SUPPLIED RECORDS =
—————

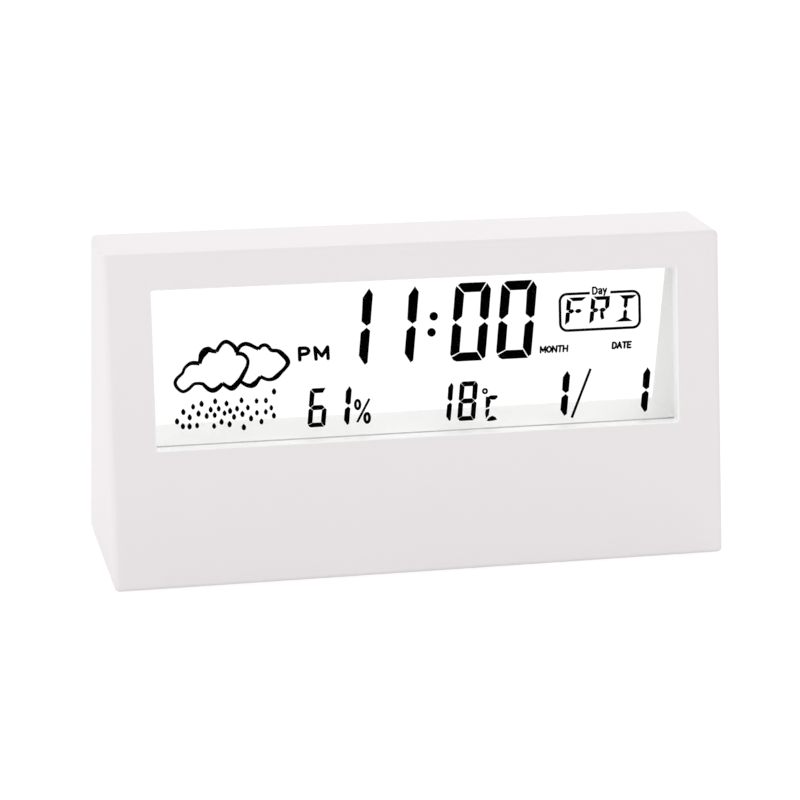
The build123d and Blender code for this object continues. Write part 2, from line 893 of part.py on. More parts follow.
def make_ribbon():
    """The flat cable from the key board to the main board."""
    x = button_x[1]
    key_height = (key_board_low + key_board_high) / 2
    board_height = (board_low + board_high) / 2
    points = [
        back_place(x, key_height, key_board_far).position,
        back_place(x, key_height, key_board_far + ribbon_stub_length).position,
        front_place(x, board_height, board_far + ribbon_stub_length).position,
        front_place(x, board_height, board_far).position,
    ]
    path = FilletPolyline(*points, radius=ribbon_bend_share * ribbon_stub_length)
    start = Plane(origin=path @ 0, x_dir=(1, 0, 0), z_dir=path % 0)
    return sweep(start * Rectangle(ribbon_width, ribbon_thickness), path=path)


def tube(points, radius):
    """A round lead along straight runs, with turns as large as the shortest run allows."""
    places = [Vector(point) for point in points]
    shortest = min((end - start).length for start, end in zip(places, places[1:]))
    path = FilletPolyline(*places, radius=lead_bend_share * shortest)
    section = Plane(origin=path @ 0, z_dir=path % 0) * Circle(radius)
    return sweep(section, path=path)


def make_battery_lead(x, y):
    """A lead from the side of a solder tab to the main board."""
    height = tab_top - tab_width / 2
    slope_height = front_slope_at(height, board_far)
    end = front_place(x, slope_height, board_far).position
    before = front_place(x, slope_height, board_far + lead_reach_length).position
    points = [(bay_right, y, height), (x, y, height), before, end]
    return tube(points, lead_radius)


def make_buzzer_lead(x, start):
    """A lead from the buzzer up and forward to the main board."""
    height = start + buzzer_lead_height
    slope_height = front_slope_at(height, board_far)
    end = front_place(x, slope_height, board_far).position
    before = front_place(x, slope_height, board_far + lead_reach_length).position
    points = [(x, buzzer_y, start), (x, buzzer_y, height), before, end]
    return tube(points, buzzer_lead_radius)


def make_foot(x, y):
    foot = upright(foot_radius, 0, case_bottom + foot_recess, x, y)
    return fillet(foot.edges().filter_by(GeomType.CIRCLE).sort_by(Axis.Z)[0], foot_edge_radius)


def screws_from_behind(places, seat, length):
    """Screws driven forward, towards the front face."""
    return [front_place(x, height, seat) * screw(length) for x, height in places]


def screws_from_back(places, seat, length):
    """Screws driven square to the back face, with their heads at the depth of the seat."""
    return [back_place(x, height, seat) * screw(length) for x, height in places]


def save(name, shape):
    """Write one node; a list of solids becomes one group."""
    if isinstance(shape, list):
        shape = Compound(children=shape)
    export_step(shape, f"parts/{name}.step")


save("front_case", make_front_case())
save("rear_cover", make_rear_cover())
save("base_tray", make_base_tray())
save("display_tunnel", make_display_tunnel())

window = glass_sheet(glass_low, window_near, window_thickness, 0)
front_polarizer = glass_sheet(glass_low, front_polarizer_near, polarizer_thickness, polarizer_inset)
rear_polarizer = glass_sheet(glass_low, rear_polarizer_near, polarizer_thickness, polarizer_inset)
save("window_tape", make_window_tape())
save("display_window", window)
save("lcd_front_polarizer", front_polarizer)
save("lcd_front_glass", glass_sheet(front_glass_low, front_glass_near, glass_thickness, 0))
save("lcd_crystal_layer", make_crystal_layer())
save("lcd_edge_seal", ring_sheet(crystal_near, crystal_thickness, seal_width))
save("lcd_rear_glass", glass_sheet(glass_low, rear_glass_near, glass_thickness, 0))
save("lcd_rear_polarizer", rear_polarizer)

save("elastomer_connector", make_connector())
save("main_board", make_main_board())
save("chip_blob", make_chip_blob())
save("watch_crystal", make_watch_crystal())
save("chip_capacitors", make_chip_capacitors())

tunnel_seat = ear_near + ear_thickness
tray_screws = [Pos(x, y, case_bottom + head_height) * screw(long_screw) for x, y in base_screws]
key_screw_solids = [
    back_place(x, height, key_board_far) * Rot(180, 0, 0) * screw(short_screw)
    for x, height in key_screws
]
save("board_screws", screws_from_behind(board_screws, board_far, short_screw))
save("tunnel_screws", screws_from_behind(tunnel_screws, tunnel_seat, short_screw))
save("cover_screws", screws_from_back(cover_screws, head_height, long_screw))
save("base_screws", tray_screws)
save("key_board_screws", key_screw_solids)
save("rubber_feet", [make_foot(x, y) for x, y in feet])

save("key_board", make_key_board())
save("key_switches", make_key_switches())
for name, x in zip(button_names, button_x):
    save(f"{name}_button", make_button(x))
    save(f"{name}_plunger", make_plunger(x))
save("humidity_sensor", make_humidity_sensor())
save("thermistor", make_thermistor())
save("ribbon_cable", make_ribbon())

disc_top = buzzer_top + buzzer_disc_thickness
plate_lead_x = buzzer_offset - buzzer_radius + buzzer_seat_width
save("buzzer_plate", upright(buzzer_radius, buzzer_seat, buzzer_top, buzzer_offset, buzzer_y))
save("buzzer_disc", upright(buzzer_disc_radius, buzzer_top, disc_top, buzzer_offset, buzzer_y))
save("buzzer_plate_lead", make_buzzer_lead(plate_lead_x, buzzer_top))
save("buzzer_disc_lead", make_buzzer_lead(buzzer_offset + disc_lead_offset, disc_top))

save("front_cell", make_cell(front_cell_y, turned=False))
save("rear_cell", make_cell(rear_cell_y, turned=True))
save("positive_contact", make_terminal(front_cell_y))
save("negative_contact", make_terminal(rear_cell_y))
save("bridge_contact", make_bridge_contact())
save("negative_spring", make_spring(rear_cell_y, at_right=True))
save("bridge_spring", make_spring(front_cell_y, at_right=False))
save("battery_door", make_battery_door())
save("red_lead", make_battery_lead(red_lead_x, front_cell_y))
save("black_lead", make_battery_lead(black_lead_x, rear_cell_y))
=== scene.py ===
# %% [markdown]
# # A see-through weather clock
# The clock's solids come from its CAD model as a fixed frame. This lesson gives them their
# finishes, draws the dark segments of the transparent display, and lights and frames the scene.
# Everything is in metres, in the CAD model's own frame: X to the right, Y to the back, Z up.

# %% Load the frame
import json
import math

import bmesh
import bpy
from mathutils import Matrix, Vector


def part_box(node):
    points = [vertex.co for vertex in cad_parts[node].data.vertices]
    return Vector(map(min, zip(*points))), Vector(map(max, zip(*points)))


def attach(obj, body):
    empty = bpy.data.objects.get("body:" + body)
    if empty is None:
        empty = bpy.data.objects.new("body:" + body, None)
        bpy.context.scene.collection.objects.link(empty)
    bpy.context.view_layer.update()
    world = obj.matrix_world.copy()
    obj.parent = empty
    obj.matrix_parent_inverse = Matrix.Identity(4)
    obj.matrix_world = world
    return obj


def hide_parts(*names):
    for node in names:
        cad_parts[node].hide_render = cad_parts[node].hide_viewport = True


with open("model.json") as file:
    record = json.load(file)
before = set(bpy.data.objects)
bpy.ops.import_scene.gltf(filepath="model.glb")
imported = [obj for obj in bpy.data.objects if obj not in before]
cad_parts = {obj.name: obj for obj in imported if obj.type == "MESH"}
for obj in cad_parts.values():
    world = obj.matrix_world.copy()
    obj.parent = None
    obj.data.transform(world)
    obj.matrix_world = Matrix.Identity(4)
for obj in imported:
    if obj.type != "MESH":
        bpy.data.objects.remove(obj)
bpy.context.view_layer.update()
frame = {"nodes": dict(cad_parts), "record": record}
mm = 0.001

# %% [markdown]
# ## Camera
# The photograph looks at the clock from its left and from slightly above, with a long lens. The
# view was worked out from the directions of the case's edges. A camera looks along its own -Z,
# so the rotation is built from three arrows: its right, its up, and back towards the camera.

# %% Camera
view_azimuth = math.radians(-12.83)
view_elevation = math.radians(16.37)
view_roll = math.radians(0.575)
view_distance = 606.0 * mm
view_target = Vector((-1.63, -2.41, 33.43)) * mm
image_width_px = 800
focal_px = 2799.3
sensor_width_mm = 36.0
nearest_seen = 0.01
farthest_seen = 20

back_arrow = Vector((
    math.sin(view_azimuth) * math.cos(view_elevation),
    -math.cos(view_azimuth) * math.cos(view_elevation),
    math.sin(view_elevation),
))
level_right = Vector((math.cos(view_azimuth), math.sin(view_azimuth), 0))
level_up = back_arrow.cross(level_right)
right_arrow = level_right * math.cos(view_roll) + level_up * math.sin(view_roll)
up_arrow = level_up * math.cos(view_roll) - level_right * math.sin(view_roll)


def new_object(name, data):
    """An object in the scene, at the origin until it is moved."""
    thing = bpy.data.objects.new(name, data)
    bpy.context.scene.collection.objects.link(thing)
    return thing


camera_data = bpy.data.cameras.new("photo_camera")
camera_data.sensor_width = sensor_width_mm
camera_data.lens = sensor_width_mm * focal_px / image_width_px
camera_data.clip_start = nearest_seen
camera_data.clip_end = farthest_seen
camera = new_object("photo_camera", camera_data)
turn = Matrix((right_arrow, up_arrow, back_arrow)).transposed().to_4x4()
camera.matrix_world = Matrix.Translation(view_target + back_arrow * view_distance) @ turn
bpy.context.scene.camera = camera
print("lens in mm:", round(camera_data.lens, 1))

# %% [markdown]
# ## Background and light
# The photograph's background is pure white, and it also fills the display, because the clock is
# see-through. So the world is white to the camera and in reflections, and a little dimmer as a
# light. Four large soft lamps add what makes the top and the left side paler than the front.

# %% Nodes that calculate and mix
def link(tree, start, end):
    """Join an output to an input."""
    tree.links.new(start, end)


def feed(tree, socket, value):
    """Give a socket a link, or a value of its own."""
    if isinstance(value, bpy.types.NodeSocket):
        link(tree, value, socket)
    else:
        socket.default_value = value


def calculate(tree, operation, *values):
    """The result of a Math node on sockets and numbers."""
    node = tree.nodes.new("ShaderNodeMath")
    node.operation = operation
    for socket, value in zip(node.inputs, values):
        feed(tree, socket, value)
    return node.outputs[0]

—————

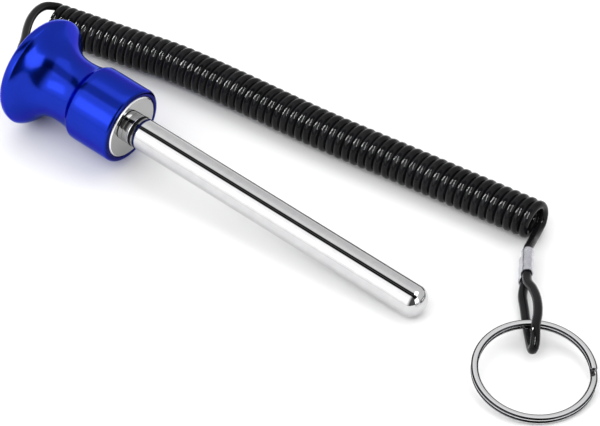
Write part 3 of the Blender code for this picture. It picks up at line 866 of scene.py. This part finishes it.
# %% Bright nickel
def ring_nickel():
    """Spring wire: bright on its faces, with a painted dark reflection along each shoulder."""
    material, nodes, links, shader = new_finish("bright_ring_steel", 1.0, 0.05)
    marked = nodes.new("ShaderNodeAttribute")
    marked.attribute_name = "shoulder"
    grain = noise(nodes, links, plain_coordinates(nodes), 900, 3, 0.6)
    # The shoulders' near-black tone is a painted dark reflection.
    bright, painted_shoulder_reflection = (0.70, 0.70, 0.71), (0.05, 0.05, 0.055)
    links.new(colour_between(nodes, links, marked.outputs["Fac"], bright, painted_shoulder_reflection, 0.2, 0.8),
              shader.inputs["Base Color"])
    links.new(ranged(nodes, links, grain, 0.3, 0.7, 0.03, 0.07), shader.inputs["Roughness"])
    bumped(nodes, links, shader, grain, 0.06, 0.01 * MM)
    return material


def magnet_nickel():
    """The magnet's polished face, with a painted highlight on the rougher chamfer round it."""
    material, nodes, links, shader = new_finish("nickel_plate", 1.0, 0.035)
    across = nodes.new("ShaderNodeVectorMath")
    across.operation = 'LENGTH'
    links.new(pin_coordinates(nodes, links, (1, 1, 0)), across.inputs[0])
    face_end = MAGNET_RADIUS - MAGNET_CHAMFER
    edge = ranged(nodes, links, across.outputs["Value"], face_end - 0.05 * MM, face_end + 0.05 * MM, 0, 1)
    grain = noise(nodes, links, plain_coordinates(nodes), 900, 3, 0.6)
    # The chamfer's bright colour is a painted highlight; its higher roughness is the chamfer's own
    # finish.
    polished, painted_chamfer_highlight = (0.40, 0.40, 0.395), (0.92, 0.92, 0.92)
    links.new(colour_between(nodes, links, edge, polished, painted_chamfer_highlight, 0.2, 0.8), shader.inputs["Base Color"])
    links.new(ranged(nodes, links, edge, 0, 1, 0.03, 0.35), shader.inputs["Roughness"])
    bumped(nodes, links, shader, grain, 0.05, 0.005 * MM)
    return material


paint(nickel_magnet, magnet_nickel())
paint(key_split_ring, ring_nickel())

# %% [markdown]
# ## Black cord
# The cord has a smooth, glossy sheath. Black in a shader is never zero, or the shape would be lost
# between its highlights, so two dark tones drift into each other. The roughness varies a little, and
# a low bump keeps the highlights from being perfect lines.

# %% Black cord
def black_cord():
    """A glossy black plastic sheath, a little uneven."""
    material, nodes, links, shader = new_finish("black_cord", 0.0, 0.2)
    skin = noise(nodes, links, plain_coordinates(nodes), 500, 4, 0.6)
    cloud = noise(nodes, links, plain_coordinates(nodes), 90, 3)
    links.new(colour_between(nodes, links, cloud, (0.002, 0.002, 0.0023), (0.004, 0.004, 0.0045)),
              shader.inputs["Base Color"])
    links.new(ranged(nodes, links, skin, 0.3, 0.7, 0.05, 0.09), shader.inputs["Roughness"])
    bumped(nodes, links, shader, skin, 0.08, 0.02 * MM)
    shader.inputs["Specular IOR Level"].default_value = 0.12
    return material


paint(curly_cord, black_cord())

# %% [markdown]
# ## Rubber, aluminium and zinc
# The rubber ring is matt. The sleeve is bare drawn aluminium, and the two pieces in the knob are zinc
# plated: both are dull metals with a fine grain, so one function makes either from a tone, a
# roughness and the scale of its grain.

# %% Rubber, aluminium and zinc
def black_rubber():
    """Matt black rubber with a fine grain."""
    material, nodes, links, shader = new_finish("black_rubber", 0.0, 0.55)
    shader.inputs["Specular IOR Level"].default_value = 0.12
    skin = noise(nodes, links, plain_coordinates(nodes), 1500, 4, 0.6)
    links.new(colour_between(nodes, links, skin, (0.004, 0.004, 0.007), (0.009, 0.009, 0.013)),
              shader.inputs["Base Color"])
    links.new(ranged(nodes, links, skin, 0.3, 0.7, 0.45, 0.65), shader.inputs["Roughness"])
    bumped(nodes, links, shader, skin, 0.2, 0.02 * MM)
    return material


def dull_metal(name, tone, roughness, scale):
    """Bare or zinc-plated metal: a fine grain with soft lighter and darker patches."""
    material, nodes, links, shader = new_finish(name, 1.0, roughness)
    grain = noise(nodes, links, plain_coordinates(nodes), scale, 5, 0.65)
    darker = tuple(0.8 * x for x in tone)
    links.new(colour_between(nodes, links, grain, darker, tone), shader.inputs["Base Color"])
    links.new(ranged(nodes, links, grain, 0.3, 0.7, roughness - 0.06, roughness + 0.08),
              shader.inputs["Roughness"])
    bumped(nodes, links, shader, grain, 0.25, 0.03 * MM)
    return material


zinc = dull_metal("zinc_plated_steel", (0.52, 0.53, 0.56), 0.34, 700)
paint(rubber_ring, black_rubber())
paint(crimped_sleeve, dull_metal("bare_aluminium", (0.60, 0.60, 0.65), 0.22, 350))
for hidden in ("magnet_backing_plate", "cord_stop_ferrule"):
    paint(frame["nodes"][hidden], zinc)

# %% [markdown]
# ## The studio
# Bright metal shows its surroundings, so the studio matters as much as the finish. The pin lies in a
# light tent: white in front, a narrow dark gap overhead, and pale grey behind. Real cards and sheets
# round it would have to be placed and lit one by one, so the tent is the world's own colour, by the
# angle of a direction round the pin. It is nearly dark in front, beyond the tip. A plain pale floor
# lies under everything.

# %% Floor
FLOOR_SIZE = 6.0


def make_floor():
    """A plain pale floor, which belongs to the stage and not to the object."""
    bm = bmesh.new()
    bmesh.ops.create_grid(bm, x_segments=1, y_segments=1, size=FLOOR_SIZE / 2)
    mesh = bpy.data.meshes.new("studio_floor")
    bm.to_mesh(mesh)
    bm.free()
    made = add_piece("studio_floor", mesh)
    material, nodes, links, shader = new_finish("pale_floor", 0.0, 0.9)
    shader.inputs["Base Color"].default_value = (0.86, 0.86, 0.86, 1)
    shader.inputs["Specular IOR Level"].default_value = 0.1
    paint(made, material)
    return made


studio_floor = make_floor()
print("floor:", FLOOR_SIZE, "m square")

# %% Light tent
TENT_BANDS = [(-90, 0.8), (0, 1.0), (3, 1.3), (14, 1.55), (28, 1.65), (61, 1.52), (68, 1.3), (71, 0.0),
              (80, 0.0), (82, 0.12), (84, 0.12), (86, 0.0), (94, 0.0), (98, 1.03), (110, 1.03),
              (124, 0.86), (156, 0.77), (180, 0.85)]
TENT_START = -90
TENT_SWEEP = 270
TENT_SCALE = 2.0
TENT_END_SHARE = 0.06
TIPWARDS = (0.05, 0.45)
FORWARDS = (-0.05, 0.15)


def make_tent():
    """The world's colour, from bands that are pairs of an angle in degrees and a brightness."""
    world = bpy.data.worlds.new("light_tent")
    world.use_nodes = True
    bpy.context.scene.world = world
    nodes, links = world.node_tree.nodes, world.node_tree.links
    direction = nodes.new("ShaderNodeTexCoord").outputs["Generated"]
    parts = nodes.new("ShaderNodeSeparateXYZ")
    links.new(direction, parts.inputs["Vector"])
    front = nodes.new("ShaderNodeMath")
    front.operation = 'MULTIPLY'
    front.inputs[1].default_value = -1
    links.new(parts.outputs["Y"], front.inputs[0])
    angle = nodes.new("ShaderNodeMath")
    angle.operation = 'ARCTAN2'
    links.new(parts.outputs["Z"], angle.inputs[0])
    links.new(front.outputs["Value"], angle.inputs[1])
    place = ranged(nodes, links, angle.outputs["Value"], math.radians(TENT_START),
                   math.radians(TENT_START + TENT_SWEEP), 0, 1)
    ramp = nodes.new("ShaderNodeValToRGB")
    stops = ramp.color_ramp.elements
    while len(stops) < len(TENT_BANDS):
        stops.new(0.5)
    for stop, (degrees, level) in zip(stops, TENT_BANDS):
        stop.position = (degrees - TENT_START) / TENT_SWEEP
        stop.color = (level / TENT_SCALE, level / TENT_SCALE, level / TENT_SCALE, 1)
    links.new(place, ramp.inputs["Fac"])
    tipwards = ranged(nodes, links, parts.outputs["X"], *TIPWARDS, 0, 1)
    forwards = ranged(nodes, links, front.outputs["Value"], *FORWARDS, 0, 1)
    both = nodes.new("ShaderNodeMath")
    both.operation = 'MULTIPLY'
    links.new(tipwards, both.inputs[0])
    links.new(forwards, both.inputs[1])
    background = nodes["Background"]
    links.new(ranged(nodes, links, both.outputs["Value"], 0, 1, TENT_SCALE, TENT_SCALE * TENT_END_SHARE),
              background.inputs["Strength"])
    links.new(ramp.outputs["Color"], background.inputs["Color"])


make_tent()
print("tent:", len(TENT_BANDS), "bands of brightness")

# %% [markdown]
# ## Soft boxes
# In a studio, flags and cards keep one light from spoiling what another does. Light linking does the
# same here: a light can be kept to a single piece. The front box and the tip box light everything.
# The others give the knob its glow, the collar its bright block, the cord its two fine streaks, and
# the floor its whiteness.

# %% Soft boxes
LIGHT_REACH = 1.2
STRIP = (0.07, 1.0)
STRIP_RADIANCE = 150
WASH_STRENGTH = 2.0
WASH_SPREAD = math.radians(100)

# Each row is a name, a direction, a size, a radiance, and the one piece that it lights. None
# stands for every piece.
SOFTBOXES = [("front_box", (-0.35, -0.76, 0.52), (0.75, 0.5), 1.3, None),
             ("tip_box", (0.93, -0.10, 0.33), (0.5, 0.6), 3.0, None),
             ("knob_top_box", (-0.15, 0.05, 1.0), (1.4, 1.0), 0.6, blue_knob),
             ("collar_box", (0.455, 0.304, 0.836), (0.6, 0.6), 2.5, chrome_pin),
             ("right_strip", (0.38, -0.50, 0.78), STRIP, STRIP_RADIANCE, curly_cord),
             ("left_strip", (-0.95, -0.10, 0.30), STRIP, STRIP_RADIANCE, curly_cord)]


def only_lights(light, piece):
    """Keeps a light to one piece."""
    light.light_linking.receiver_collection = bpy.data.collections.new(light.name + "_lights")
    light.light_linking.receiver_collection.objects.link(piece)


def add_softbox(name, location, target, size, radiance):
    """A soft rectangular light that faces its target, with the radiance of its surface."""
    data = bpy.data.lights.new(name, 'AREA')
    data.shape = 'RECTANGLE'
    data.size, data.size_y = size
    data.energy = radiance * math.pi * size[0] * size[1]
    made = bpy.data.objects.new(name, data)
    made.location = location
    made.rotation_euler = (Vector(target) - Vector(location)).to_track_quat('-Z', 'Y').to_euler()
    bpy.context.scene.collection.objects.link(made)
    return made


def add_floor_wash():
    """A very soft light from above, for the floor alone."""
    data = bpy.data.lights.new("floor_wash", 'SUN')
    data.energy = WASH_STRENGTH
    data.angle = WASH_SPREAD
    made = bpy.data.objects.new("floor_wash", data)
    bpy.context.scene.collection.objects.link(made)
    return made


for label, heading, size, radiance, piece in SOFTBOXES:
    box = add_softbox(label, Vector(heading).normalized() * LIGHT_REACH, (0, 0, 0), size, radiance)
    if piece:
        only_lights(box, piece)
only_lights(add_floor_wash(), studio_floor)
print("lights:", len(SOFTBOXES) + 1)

—————

Which lines above run from the one containing "disc_top = buzzer_top + buzzer_disc_thickness" down to the one containing "if empty is"? Repeat exactly those, both ends included, and nothing else.

SOLUTION TO THE EXERCISE =
disc_top = buzzer_top + buzzer_disc_thickness
plate_lead_x = buzzer_offset - buzzer_radius + buzzer_seat_width
save("buzzer_plate", upright(buzzer_radius, buzzer_seat, buzzer_top, buzzer_offset, buzzer_y))
save("buzzer_disc", upright(buzzer_disc_radius, buzzer_top, disc_top, buzzer_offset, buzzer_y))
save("buzzer_plate_lead", make_buzzer_lead(plate_lead_x, buzzer_top))
save("buzzer_disc_lead", make_buzzer_lead(buzzer_offset + disc_lead_offset, disc_top))

save("front_cell", make_cell(front_cell_y, turned=False))
save("rear_cell", make_cell(rear_cell_y, turned=True))
save("positive_contact", make_terminal(front_cell_y))
save("negative_contact", make_terminal(rear_cell_y))
save("bridge_contact", make_bridge_contact())
save("negative_spring", make_spring(rear_cell_y, at_right=True))
save("bridge_spring", make_spring(front_cell_y, at_right=False))
save("battery_door", make_battery_door())
save("red_lead", make_battery_lead(red_lead_x, front_cell_y))
save("black_lead", make_battery_lead(black_lead_x, rear_cell_y))
=== scene.py ===
# %% [markdown]
# # A see-through weather clock
# The clock's solids come from its CAD model as a fixed frame. This lesson gives them their
# finishes, draws the dark segments of the transparent display, and lights and frames the scene.
# Everything is in metres, in the CAD model's own frame: X to the right, Y to the back, Z up.

# %% Load the frame
import json
import math

import bmesh
import bpy
from mathutils import Matrix, Vector


def part_box(node):
    points = [vertex.co for vertex in cad_parts[node].data.vertices]
    return Vector(map(min, zip(*points))), Vector(map(max, zip(*points)))


def attach(obj, body):
    empty = bpy.data.objects.get("body:" + body)
    if empty is None:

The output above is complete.